Spanish film director

Nacho Cerdà (born 1968/1969) is a Spanish film director and screenwriter best known for his controversial 1994 short film Aftermath.

== Biography ==
=== Career ===
==== Shorts ====
Aftermath is the second in a trilogy of short films known as La Trilogia De La Muerte (The Trilogy of Death). The first film, Awakening, runs for only 8 minutes. Created in 1990, it tells of a boy for whom time stops upon falling asleep in a classroom, only later realizing that he had actually died and was experiencing an out-of-body phenomenon. The 1994 sequel, Aftermath, runs at a significantly longer time of 32 minutes, which depicts defilement, mutilation, and necrophilia (see Necrophilia in popular culture for more). The 35 minute finale, Genesis (1998), shows the life of a sculptor whose artwork comes to life while he turns to stone, his work gradually consuming him. The trilogy represents the three stages of life, and in each instance, Cerdà shows how vulnerable we are to the whims of elements beyond our control; time, others, and material possessions respectively.

==== Features ====
Cerdà also directed The Abandoned which is about an American film producer who returns to her homeland, Russia, to discover the truth about her family history. The film was first released in the US as part of the After Dark Horrorfest in November 2006. The film received a stand-alone release in theaters in February 2007. The DVD was released on June 19, 2007.

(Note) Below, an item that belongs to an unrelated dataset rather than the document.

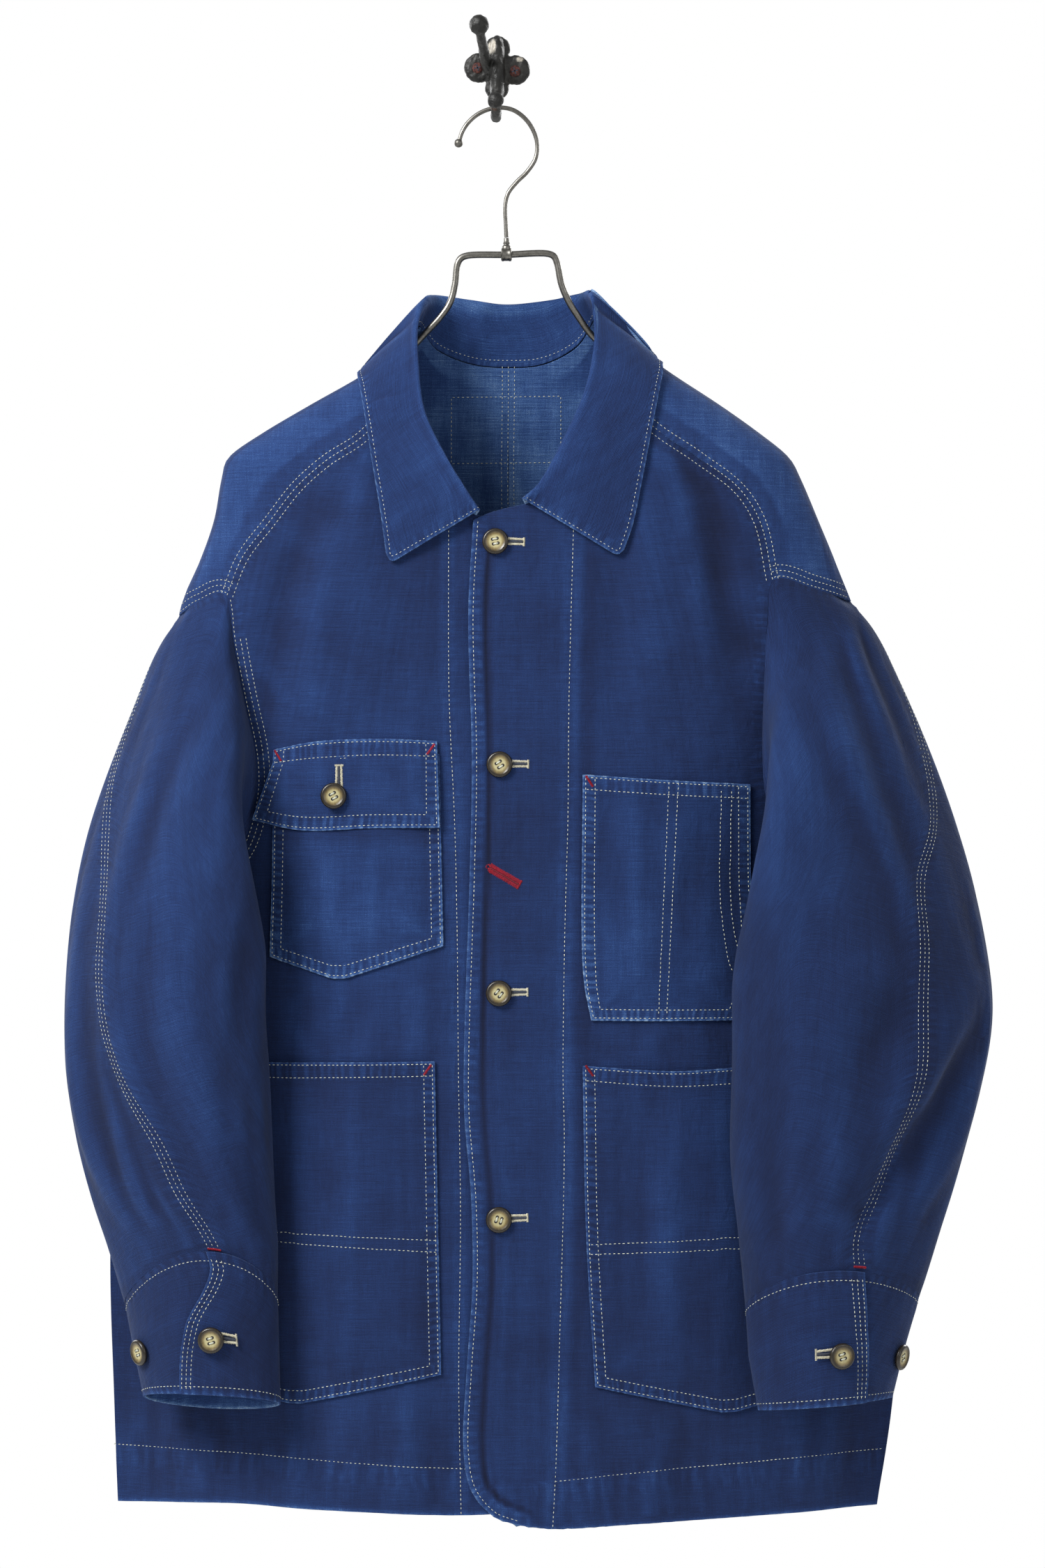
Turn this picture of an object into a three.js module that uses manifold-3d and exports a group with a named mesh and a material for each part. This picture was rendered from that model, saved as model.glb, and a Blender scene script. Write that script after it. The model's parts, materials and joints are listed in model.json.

In 2011, Paris-based Full House announced that Cerdà would be directing an adaptation of the comic book I Am Legion. The film will be written by Richard Stanley.

== Personal life ==
Cerdà collects film prints and has a collection of a hundred. He is a fan of atmospheric 1970s horror films, and seeing Jaws in the cinema at age six led him to pursue a career in filmmaking.